Beer clearly tastes just fine the way it is; it’s the world’s most popular alcoholic beverage for a reason. But according to a study by researchers at Belgium’s KU Leuven (Katholieke Universiteit Leuven), AI could have the potential to make brews taste even better.

For the study, published in peer-reviewed journal Nature Communications, researchers analyzed over 200 chemical compounds in 250 commercial Belgian beers across 22 styles in order to train machine learning models (a form of artificial intelligence) to predict flavor and consumer appreciation.

“Beer — like most food products — contains hundreds of different aroma molecules that get picked up by our tongue and nose, and our brain then integrates these into one picture,” research leader Professor Kevin Verstrepen told The Guardian. “However, the compounds interact with each other, so how we perceive one depends on the concentrations of the others.”
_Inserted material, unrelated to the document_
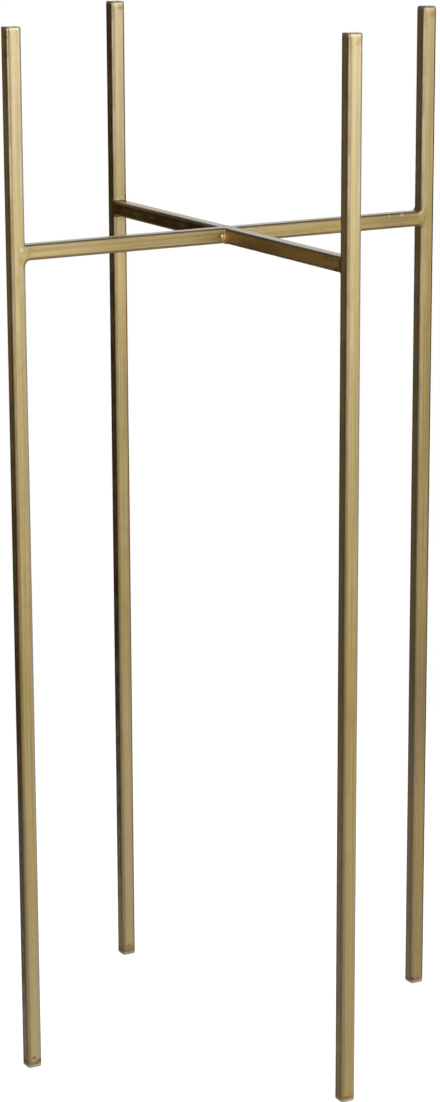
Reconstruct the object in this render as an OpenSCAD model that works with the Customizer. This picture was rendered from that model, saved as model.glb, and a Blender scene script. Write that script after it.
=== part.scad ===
// Tall welded stand for one plant pot.
// Four legs of square tube stand at the ends of two crossed bars. The pot sits on the cross,
// between the leg ends that rise above it. Everything is welded, and nothing moves.
// Millimetres. The origin is on the floor, midway between the legs. +Z is up, the long cross bar
// lies along X from the left leg to the right leg, and the front leg stands towards -Y.

/* [Stand] */
// Height from the floor to the tops of the legs
stand_h = 827; // [700:1:900]
// Distance between opposite legs, centre to centre
leg_span = 366; // [280:2:420]
// Height of the top of the crossed bars, where the pot sits
cross_top = 665; // [300:1:680]

/* [Square tube] */
// Width of the square tube
tube_w = 12; // [10:0.1:12.7]
// Wall of the tube
tube_wall = 1.2; // [0.8:0.1:1.5]
// Outside radius of the tube's long corners
tube_corner = 2.4; // [2.1:0.1:2.6]

/* [Leg ends] */
// Thickness of the plate that closes each leg's end
plate_t = 2.5; // [2.2:0.1:4]
// Radius to which the top edges are ground, at the right, back, left and front leg
top_edge = [2, 1.5, 1, 1.2]; // [0.4:0.1:2]
// Radius to which the foot edges are ground
foot_edge = 1.8; // [0.4:0.1:2]

/* [Welds] */
// Fillet on top of the bar, at the right, back, left and front leg
weld_above = [3.4, 1.6, 1.2, 1.2]; // [0.8:0.1:6]
// Fillet under the bar, at the same legs
weld_below = [2.0, 1.2, 4.2, 1.2]; // [0.8:0.1:6]
// Fillet over the grooves in the cross
weld_cross = 0.9; // [0.8:0.1:2]
// Radius of the upright weld beads in the four corners of the cross
cross_bead = 2.6; // [1.5:0.1:3]
// How far these beads hang below the bars
bead_drop = 0.6; // [0:0.1:1.5]

/* [Hidden] */

// The legs are numbered anticlockwise from +X
RIGHT = 0;
BACK = 1;
LEFT = 2;
FRONT = 3;

leg_r = leg_span / 2;
bar_reach = leg_r - tube_w / 2;
bar_z = cross_top - tube_w / 2;
paint = [0.76, 0.67, 0.48];
ground_paint = [0.80, 0.71, 0.52];
weld_paint = [0.70, 0.61, 0.42];
$fn = 48;

// Square outline with rounded corners, centred
module rounded_square(w, r) {
    square([w, w - 2 * r], center = true);
    square([w - 2 * r, w], center = true);
    for (x = [-1, 1], y = [-1, 1])
        translate([x, y] * (w / 2 - r)) circle(r);
}

// Solid length of the tube's outline, upwards from the floor of its own frame
module tube_outline(length) {
    linear_extrude(length) rounded_square(tube_w, tube_corner);
}

// Rolled square tube
module tube(length) {
    linear_extrude(length)
        difference() {
            rounded_square(tube_w, tube_corner);
            rounded_square(tube_w - 2 * tube_wall, tube_corner - tube_wall);
        }
}

// Turns what is drawn along +Z so that it runs along +X at the cross's height
module along_bar() {
    translate([0, 0, bar_z]) rotate([0, 90, 0]) children();
}

// Turns what is drawn for the right leg, on +X, to the numbered leg
module at_leg(number) {
    rotate([0, 0, 90 * number]) children();
}

module leg(number) {
    color(paint)
        at_leg(number) translate([leg_r, 0, plate_t]) tube(stand_h - 2 * plate_t);
}

// Side view of a closing plate from its middle outwards, with its upper edge ground round
module plate_side(reach, edge) {
    intersection() {
        square([reach, plate_t]);
        union() {
            square([reach, plate_t - edge]);
            square([reach - edge, plate_t]);
            translate([reach - edge, plate_t - edge]) circle(edge);
        }
    }
}

// Plate welded over a tube's open end and ground round with it: four straight sides that meet in
// the middle, and four turned corners
module closing_plate(edge) {
    straight = tube_w - 2 * tube_corner;
    color(ground_paint) {
        for (side = [0:3])
            rotate([90, 0, 90 * side])
                linear_extrude(straight, center = true) plate_side(tube_w / 2, edge);
        for (x = [-1, 1], y = [-1, 1])
            translate([x, y, 0] * straight / 2)
                rotate_extrude() plate_side(tube_corner, edge);
    }
}

module top_plate(number) {
    at_leg(number)
        translate([leg_r, 0, stand_h - plate_t]) closing_plate(top_edge[number]);
}

module foot_plate(number) {
    at_leg(number)
        translate([leg_r, 0, plate_t]) mirror([0, 0, 1]) closing_plate(foot_edge);
}

// Bar that runs through, from the left leg to the right leg
module long_cross_bar() {
    color(paint)
        along_bar() translate([0, 0, -bar_reach]) tube(2 * bar_reach);
}

// Half bar, from the long bar's side to the front or back leg
module short_cross_bar(number) {
    color(paint)
        at_leg(number) along_bar() translate([0, 0, tube_w / 2])
            tube(bar_reach - tube_w / 2);
}

// The tube's outline, swept through a quarter turn whose inside is a fillet of radius r.
// It leads from the -X end of a level bar at the origin, up into a leg that stands at +X.
module fillet_bend(r) {
    translate([-r, 0, tube_w / 2 + r])
        rotate([90, 0, 0])
            rotate([0, 0, -90])
                rotate_extrude(angle = 90)
                    translate([r + tube_w / 2, 0]) rounded_square(tube_w, tube_corner);
}

// Weld round a bar's end: the fillets over and under the bar, and the grooves beside it that the
// leg's rounded corners leave, filled and ground flush
module leg_weld(number) {
    color(weld_paint)
        at_leg(number)
            difference() {
                translate([bar_reach, 0, bar_z]) {
                    fillet_bend(weld_above[number]);
                    mirror([0, 0, 1]) fillet_bend(weld_below[number]);
                }
                translate([leg_r, 0, cross_top - 3 * tube_w]) tube_outline(5 * tube_w);
                along_bar() tube_outline(bar_reach);
            }
}

// Upright weld bead with round ends, from the floor of its own frame
module bead(r, length) {
    rotate_extrude()
        intersection() {
            square([r, length]);
            union() {
                translate([0, r]) square([r, length - 2 * r]);
                for (z = [r, length - r])
                    translate([0, z]) circle(r);
            }
        }
}

// Weld round a half bar's end: upright beads in two corners of the cross, left as they were laid,
// and the grooves over and under the long bar's rounded corners, filled and ground flush
module cross_weld(number) {
    color(weld_paint)
        at_leg(number)
            difference() {
                translate([tube_w / 2, 0, bar_z])
                    for (side = [-1, 1]) {
                        rotate([90 * side, 0, 0]) mirror([1, 0, 0]) fillet_bend(weld_cross);
                        translate([0, side, -1] * tube_w / 2 - [0, 0, bead_drop])
                            bead(cross_bead, tube_w + bead_drop);
                    }
                at_leg(BACK) along_bar()
                    translate([0, 0, -2 * tube_w]) tube_outline(4 * tube_w);
                along_bar() translate([0, 0, tube_w / 2]) tube_outline(2 * tube_w);
            }
}

leg(RIGHT);  // leg_right
leg(BACK);  // leg_back
leg(LEFT);  // leg_left
leg(FRONT);  // leg_front
top_plate(RIGHT);  // top_plate_right
top_plate(BACK);  // top_plate_back
top_plate(LEFT);  // top_plate_left
top_plate(FRONT);  // top_plate_front
foot_plate(RIGHT);  // foot_plate_right
foot_plate(BACK);  // foot_plate_back
foot_plate(LEFT);  // foot_plate_left
foot_plate(FRONT);  // foot_plate_front
long_cross_bar();
short_cross_bar(BACK);  // short_cross_bar_back
short_cross_bar(FRONT);  // short_cross_bar_front
leg_weld(RIGHT);  // leg_weld_right
leg_weld(BACK);  // leg_weld_back
leg_weld(LEFT);  // leg_weld_left
leg_weld(FRONT);  // leg_weld_front
cross_weld(BACK);  // cross_weld_back
cross_weld(FRONT);  // cross_weld_front
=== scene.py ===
import math

import bpy
from mathutils import Matrix, Vector


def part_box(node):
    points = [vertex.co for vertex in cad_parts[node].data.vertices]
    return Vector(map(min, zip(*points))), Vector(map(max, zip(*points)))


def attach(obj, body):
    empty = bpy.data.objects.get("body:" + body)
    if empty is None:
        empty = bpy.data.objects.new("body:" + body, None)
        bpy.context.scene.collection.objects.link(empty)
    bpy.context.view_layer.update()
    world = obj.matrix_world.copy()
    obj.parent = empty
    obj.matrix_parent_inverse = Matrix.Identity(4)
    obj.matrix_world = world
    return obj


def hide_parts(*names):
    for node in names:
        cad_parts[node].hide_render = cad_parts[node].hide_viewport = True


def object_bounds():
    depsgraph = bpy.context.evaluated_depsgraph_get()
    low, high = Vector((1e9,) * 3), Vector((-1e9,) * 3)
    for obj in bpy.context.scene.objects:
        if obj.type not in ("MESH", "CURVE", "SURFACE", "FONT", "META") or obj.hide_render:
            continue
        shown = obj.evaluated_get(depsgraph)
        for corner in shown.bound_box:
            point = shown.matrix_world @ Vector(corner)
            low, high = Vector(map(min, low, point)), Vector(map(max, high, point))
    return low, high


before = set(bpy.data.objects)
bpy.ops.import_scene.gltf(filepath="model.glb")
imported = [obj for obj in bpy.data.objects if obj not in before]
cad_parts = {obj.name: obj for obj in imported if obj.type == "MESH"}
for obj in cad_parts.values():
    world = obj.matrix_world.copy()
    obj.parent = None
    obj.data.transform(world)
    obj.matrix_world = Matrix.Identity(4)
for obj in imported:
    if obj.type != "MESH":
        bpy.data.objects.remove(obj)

cad_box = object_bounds()

# ---------------------------------------------------------------- the stand, read from the frame
LEGS = ("right", "back", "left", "front")
LEG_TURN = {side: math.radians(90 * number) for number, side in enumerate(LEGS)}
MM = 0.001
TUBE_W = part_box("leg_right")[1].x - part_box("leg_right")[0].x
LEG_R = (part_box("leg_right")[1].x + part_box("leg_right")[0].x) / 2
STAND_H = cad_box[1].z
CROSS_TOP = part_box("long_cross_bar")[1].z
BAR_Z = CROSS_TOP - TUBE_W / 2
BAR_REACH = LEG_R - TUBE_W / 2
TUBE_CORNER = 2.4 * MM
CORNER_FROM = TUBE_W / 2 - TUBE_CORNER

# ---------------------------------------------------------------- camera, matched to the photograph
EYE = Vector((-1.2157, -2.1382, 1.0178))
YAW, PITCH, ROLL = (math.radians(a) for a in (28.977, 15.347, -0.353))
PHOTO_H = 1102
FOCAL_PX = 3163.8
AXIS_OFF_PX = (26.3, 74.8)
SENSOR = 36.0

# ---------------------------------------------------------------- colours of new, worn and burnt paint, and of painted light and shade
GOLD = (0.470, 0.345, 0.116, 1)
GOLD_PALE = (0.590, 0.462, 0.190, 1)
GOLD_DEEP = (0.375, 0.260, 0.078, 1)
GOLD_GREEN = (0.405, 0.320, 0.096, 1)
GOLD_PINK = (0.520, 0.362, 0.160, 1)
GOLD_DARKER = (0.385, 0.268, 0.058, 1)
RUBBED_AND_HIGHLIGHT = (0.700, 0.585, 0.340, 1)
PAINTED_LIGHT_AMBER = (0.820, 0.560, 0.220, 1)
GROUND_OFF_AND_FLOOR_LIGHT = (0.680, 0.610, 0.470, 1)
SILVER_GREY = (0.640, 0.610, 0.520, 1)
BEAD_CREAM = (0.800, 0.640, 0.340, 1)
BEAD_GOLD = (0.720, 0.520, 0.190, 1)
TAN = (0.450, 0.275, 0.085, 1)
UMBER = (0.305, 0.195, 0.095, 1)
OLIVE = (0.205, 0.120, 0.026, 1)
ASH = (0.370, 0.280, 0.180, 1)
DULL = (0.250, 0.170, 0.080, 1)
DULL_GREY = (0.120, 0.095, 0.065, 1)
EDGE = (0.375, 0.252, 0.104, 1)
BROWN = (0.280, 0.130, 0.034, 1)
RUSSET = (0.400, 0.195, 0.065, 1)
RED_BROWN = (0.350, 0.125, 0.022, 1)
AMBER = (0.740, 0.400, 0.105, 1)
OCHRE = (0.560, 0.360, 0.090, 1)
STAIN_AND_SHADE = (0.190, 0.095, 0.030, 1)
GRIME_AND_SHADE = (0.070, 0.045, 0.022, 1)
WHITE = (1, 1, 1, 1)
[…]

In addition to measuring alcohol content, pH level, and sugar concentration, the research team also examined terpenoids (which are responsible for herbal and fruit flavors), yeast metabolites like esters, and other compounds derived from malt and bacteria. To bolster their learning models, a tasting panel of 16 participants scored each of the beer samples based on sweetness, hop flavor, and acidity to provide data on consumer appreciation. Data was also collected from 180,000 consumer reviews on the online rating platform RateBeer to compare their ratings and comments with the panel’s preferences.

The Belgian scientists then trained 10 different learning models to analyze the information and predict how a beer would taste based on its compounds, and thus how much it would be appreciated among consumers. The AI systems revealed that, when it comes to a beer’s taste, a small change in a chemical’s composition can have a large impact on the resulting brew’s flavor.
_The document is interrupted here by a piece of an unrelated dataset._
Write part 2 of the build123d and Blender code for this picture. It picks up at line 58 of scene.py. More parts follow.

As Verstrepen told The Guardian, the team was surprised to see that a few compounds believed to be less appealing to consumers could actually make a beer taste better if present in low concentrations and in harmony with other desirable aromas.

The team used the results from the systems to reformulate an existing brew used in the study, adding in compounds that were flagged as being predictors of consumer appreciation, like glycerol and lactic acid — and it apparently works. According to the results of the study, these enhancements improved perception of both alcoholic and non-alcoholic beers across several categories including body, sweetness, and overall appreciation.

While it’s a solid advancement in brewing refinement, Verstrepen says that at the end of the day, it’s still down to the brewers’ skill when it comes to crafting a great beer.

“The AI models predict the chemical changes that could optimize a beer,” he explains. “But it is still up to brewers to make that happen starting from the recipe and brewing methods.”